A number of critics, including Ed Yardeni, an economist and chief investment strategist at Prudential Securities, blame the Fed for helping to create and fuel what they characterize as a housing bubble. Keeping interest rates at their lowest level in decades, they argue, had the effect of pushing house prices even higher while encouraging households to allow their debt to grow faster than their incomes or their wealth. But Fed officials have repeatedly declared that there is no housing bubble worthy of the name. "We've looked at the bubble question and concluded it's most unlikely," Greenspan testified at a congressional hearing in July, noting that the housing market by that time had already begun to cool. "We see no evidence of it." Indeed, rather than expressing concern about the increase in mortgage debt levels, Greenspan and his colleagues have applauded the boom in mortgage refinancings that allowed millions of homeowners to "cash out" on some of the equity value of their homes. Consumers have used much of that money to continue spending on new cars, furniture and other goods right through the recession, Fed officials argue, helping to smooth out the business cycle and make it one of the mildest in memory.

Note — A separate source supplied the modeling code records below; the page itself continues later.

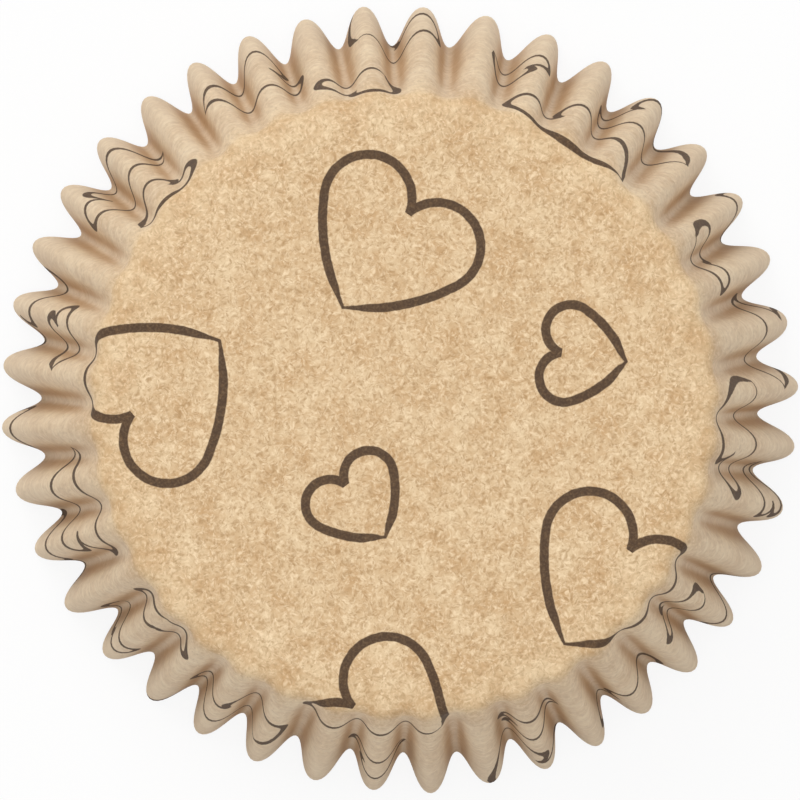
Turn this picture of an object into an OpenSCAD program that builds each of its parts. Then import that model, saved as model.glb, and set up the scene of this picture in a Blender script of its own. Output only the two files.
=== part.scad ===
// Pleated paper cupcake liner, standing mouth down on its cut edge with its round base on top.
// One flat disc of paper is pressed into a flat base and a leaning wall. Every ring of the disc
// keeps its own length, so the wall folds into pleats that take up the paper left over.

/* [Base] */
// Diameter of the flat round base, inside its bend
base_d = 49; // [36:0.5:80]
// Radius of the bend from the base into the wall
bend_r = 0.5; // [0.4:0.1:3]

/* [Wall] */
// Width of the wall along the paper, from the flat base to the cut edge
wall_len = 31.5; // [16:0.5:50]
// Lean of the wall outwards from upright, in degrees
wall_lean = 15.25; // [6:0.25:25]
// Thickness of the paper
paper_t = 0.08; // [0.05:0.01:0.2]

/* [Pleats] */
// Number of pleats round the wall
pleats = 40; // [24:1:56]
// How much rounder the outer crests are than the inner valleys, where 0 is a plain wave
crest_fullness = 0.19; // [0:0.01:0.5]
// How much steeper the sides of the pleats are than a plain wave's, with broader folds
side_steepness = 0.13; // [0:0.01:0.3]
// How far the pleats lean over to one side, as a share of their pitch
sway_share = 0.024; // [0:0.002:0.1]
// Angle of the first crest from the X axis, in degrees
first_crest_angle = 4; // [0:0.5:15]

/* [Hand-set shape] */
// How far the free edge is out of round, to each side of its mean radius
rim_oval = 0.29; // [0:0.01:1]
// How far the free edge has three soft corners, to each side of its mean radius
rim_three_sided = 0.14; // [0:0.01:0.6]
// Slow drift of the crests from even spacing over one turn, in degrees
drift_once_angle = 1.1; // [0:0.1:2]
// Slow drift of the crests from even spacing over half a turn, in degrees
drift_twice_angle = 1.1; // [0:0.1:2]
// Stray of single pleats from the slow drift, in degrees
stray_angle = 0.12; // [0:0.01:0.3]
// Share by which single pleats are deeper or shallower than their neighbours
scatter_share = 0.035; // [0:0.005:0.08]

/* [Hidden] */

base_r = base_d / 2;
pitch = 360 / pleats;
// The bend turns the paper from level to the lean of the wall
bend_turn = 90 - wall_lean;
bend_len = bend_r * bend_turn * PI / 180;

// Columns of points round one pleat, and rings of points down the wall
steps = 10;
columns = pleats * steps;
rings_in_bend = 2;
rings_in_wall = 4;
last_ring = rings_in_bend + rings_in_wall;
// The rings lie closer together near the bend, where the pleats grow fastest
ring_crowding_ratio = 1.5;

// Distance of each ring from the edge of the flat base, measured along the paper
function run(ring) =
    ring <= rings_in_bend
        ? bend_len * ring / rings_in_bend
        : bend_len + (wall_len - bend_len)
            * pow((ring - rings_in_bend) / rings_in_wall, ring_crowding_ratio);

// Radius of the wall halfway between its crests and valleys
function mean_r(s) =
    s <= bend_len
        ? base_r + bend_r * sin(s / bend_r * 180 / PI)
        : base_r + bend_r * sin(bend_turn) + (s - bend_len) * sin(wall_lean);

// Sideways place of a point, as a share of the pitch from its crest. It swells the crests, draws
// the sides of the pleats closer to upright and moves the valleys to one side.
function wave_place(phase) =
    phase + (crest_fullness * sin(360 * phase) + side_steepness / 2 * sin(720 * phase)) / (2 * PI)
        + sway_share * (1 - cos(360 * phase)) / 2;

// Length of one wave over its pitch. Depth is half the wave's height times 2 PI over the pitch.
arc_samples = 24;
function wave_stretch(depth) =
    let (parts = [for (n = [0 : arc_samples - 1])
        let (
            a = 360 * (n + 0.5) / arc_samples,
            sideways = 1 + crest_fullness * cos(a) + side_steepness * cos(2 * a)
                + sway_share * PI * sin(a))
        norm([sideways, depth * sin(a)])])
    (parts * [for (p = parts) 1]) / arc_samples;

// Depth at which a wave is as long as the paper there, found by halving a span
deepest_ratio = 8;
halvings = 24;
function depth_for(stretch, low = 0, high = deepest_ratio, left = halvings) =
    let (mid = (low + high) / 2)
    left <= 0 ? mid
        : wave_stretch(mid) < stretch ? depth_for(stretch, mid, high, left - 1)
        : depth_for(stretch, low, mid, left - 1);

// Half the height of the pleats on each ring. A ring's paper is a circle of base_r + run.
half_depth = [for (ring = [0 : last_ring])
    let (s = run(ring), r = mean_r(s), spare = (base_r + s) / r)
    ring == 0 ? 0 : depth_for(spare) * r / pleats];

// A pressed liner springs open unevenly, so slow waves round it give each pleat its own place and
// depth. These are the directions in which they peak, in degrees.
once_peak_angle = 148;
twice_peak_angle = 71;
rim_oval_angle = -27.5;
rim_corner_angle = 55.5;
// Waves that fall in and out of step, each as its number of turns and its start
stray_waves = [[4, 64], [6, 299], [11, 227], [12, 237]];
depth_waves = [[12, 137], [20, 163], [24, 86]];
function in_step(waves, a) = [for (w = waves) sin(w[0] * a + w[1])] * [for (w = waves) 1];
function drift(a) =
    drift_once_angle * cos(a - once_peak_angle)
        + drift_twice_angle * cos(2 * (a - twice_peak_angle))
        + stray_angle * in_step(stray_waves, a);
function out_of_round(a, share) =
    share * (rim_oval * cos(2 * (a - rim_oval_angle))
        + rim_three_sided * cos(3 * (a - rim_corner_angle)));
function scatter(a) = 1 + scatter_share * in_step(depth_waves, a);

// Angle of a column round the liner
function column_angle(column) =
    let (a = pitch * (floor(column / steps) + wave_place((column % steps) / steps)))
    first_crest_angle + a + drift(a);

// Distance of a point of the paper's middle layer from the axis
function middle_r(column, ring) =
    let (a = pitch * column / steps, s = run(ring))
    mean_r(s) + out_of_round(a, s / wall_len)
        + half_depth[ring] * scatter(a) * cos(360 * column / steps);

// Depth of a point of the paper's middle layer below the base. A strip of paper keeps its length
// from ring to ring, so what it gains outwards it loses downwards.
function drop(column, ring) =
    ring == 0 ? 0
        : let (
            along = run(ring) - run(ring - 1),
            out = middle_r(column, ring) - middle_r(column, ring - 1))
        drop(column, ring - 1) + sqrt(max(0, along * along - out * out));

function middle(column, ring) =
    let (a = column_angle(column), r = middle_r(column, ring))
    [r * cos(a), r * sin(a), -drop(column, ring)];

// Points of the middle layer, ring by ring, and the way out of the paper at each of them
sheet = [for (ring = [0 : last_ring]) [for (column = [0 : columns - 1]) middle(column, ring)]];
function unit(v) = v / norm(v);
function outward(column, ring) =
    let (
        before = sheet[ring][(column + columns - 1) % columns],
        after = sheet[ring][(column + 1) % columns],
        above = sheet[max(0, ring - 1)][column],
        below = sheet[min(last_ring, ring + 1)][column])
    unit(cross(below - above, after - before));

// The flat base lies level up to its edge, so the paper there faces straight up
function face_way(column, ring) = ring == 0 ? [0, 0, 1] : outward(column, ring);

// One face of the paper, half its thickness to the outer or the inner side of the middle layer
function paper_face(side) = [for (ring = [0 : last_ring]) each [for (column = [0 : columns - 1])
    sheet[ring][column] + side * paper_t / 2 * face_way(column, ring)]];

outer = paper_face(1);
inner = paper_face(-1);
// The lowest point of the cut edge rests on the surface that the liner stands on
height = -min([for (p = concat(outer, inner)) p[2]]);

// Number of a point on the outer face, and of the same point on the inner face
function on_outer(column, ring) = ring * columns + column % columns;
function on_inner(column, ring) = len(outer) + on_outer(column, ring);
outer_centre = len(outer) + len(inner);
inner_centre = outer_centre + 1;

module liner() {
    color([0.82, 0.68, 0.51])
        translate([0, 0, height])
            polyhedron(
                points = concat(outer, inner, [[0, 0, paper_t / 2], [0, 0, -paper_t / 2]]),
                faces = concat(
                    // Flat base
                    [for (c = [0 : columns - 1])
                        [outer_centre, on_outer(c + 1, 0), on_outer(c, 0)]],
                    [for (c = [0 : columns - 1])
                        [inner_centre, on_inner(c, 0), on_inner(c + 1, 0)]],
                    // Bend and pleated wall
                    [for (c = [0 : columns - 1], ring = [0 : last_ring - 1]) each [
                        [on_outer(c, ring), on_outer(c + 1, ring), on_outer(c + 1, ring + 1)],
                        [on_outer(c, ring), on_outer(c + 1, ring + 1), on_outer(c, ring + 1)],
                        [on_inner(c, ring), on_inner(c + 1, ring + 1), on_inner(c + 1, ring)],
                        [on_inner(c, ring), on_inner(c, ring + 1), on_inner(c + 1, ring + 1)]]],
                    // Cut edge
                    [for (c = [0 : columns - 1]) each [
                        [on_outer(c, last_ring), on_outer(c + 1, last_ring),
                            on_inner(c + 1, last_ring)],
                        [on_outer(c, last_ring), on_inner(c + 1, last_ring),
                            on_inner(c, last_ring)]]]));
}

liner();
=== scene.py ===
"""Looks of the pleated paper cupcake liner, seen from straight above its base."""

import math

import bpy
import numpy as np
from mathutils import Matrix, Vector


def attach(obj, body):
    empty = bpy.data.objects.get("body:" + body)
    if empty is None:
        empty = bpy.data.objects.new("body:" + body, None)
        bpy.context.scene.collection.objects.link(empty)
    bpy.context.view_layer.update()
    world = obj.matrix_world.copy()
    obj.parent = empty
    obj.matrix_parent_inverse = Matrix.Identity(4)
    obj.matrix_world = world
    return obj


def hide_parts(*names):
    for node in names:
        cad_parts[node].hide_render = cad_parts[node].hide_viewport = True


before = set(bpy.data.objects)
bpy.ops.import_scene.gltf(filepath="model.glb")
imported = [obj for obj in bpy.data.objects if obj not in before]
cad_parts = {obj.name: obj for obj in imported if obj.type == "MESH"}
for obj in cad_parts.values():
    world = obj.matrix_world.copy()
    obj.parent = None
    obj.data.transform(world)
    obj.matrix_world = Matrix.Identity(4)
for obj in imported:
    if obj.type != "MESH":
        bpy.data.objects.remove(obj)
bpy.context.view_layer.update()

MM = 0.001

# Sizes of the liner in metres, and its shape. The wall lies on the cone of the solid's
# wall, and the bend starts a little sooner than the solid's and is rounder.
BASE_RADIUS = 23.91 * MM
BEND_RADIUS = 1.2 * MM
WALL_WIDTH = 32.09 * MM
WALL_LEAN = math.radians(15.25)
PAPER_THICKNESS = 0.08 * MM
PLEATS = 40
CREST_FULLNESS = 0.19
SIDE_STEEPNESS = 0.13
SWAY = 0.024
FIRST_CREST = math.radians(4)
RIM_OVAL = 0.29 * MM
RIM_THREE_SIDED = 0.14 * MM
DRIFT_ONCE = math.radians(1.1)
DRIFT_TWICE = math.radians(1.1)
STRAY = math.radians(0.12)
PLEAT_SCATTER = 0.035
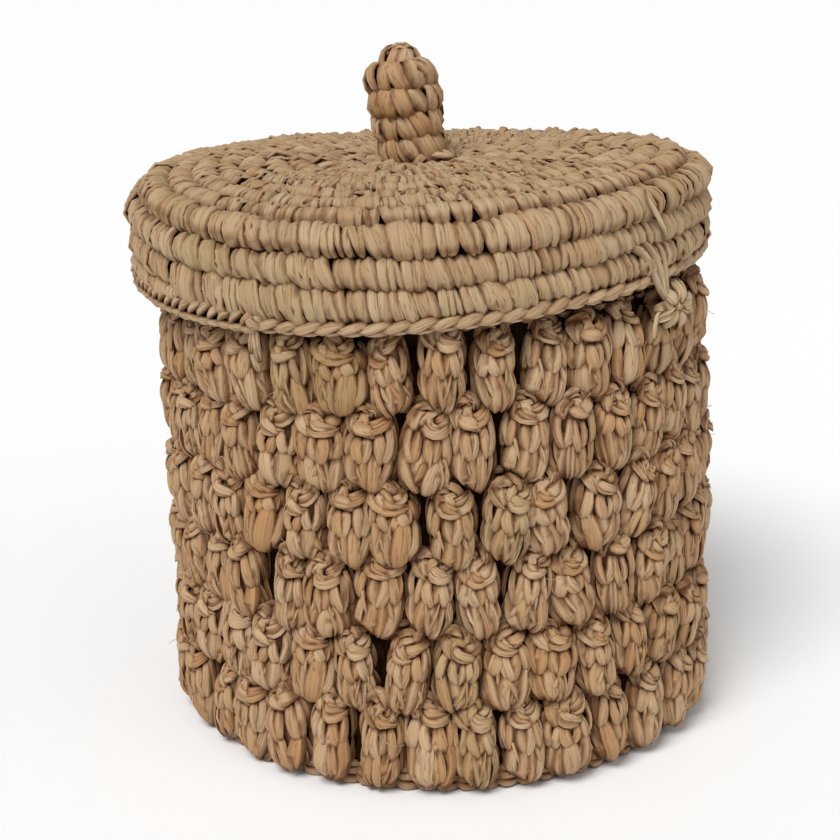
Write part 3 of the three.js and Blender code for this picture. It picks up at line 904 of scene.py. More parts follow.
def stitch_tree():
    """Geometry nodes that set a kind of stitch on each point, turned and sized as the point says."""
    name = "Set out stitches"
    if name in bpy.data.node_groups:
        return bpy.data.node_groups[name]
    tree = bpy.data.node_groups.new(name, "GeometryNodeTree")
    for socket, kind in (
        ("Geometry", "Geometry"),
        ("Kinds", "Collection"),
        ("Finish", "Material"),
        ("Seed", "Int"),
        ("Wobble", "Float"),
        ("Size spread", "Float"),
    ):
        tree.interface.new_socket(socket, in_out="INPUT", socket_type="NodeSocket" + kind)
    tree.interface.new_socket("Geometry", in_out="OUTPUT", socket_type="NodeSocketGeometry")
    graph = Graph(tree)
    given = tree.nodes.new("NodeGroupInput")

    def entry(socket):
        return Wire(graph, given.outputs[socket])

    def point_value(attribute, kind):
        node = "GeometryNodeInputNamedAttribute"
        return graph.add(node, {"data_type": kind}, {"Name": attribute}, "Attribute")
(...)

By contrast, Mervyn King, the new governor of the Bank of England, used a speech last month to warn that the British economy had become overly reliant on consumer spending propped up by increases in housing values that reached nearly 30 percent in the past year. "Even the optimistic Mr. Micawber would realize that this cannot continue indefinitely," King said, referring to Charles Dickens's character in "David Copperfield." But King went on to acknowledge that he wasn't sure whether the central bank should try to prick the bubble before it burst, or give it a chance to deflate on its own.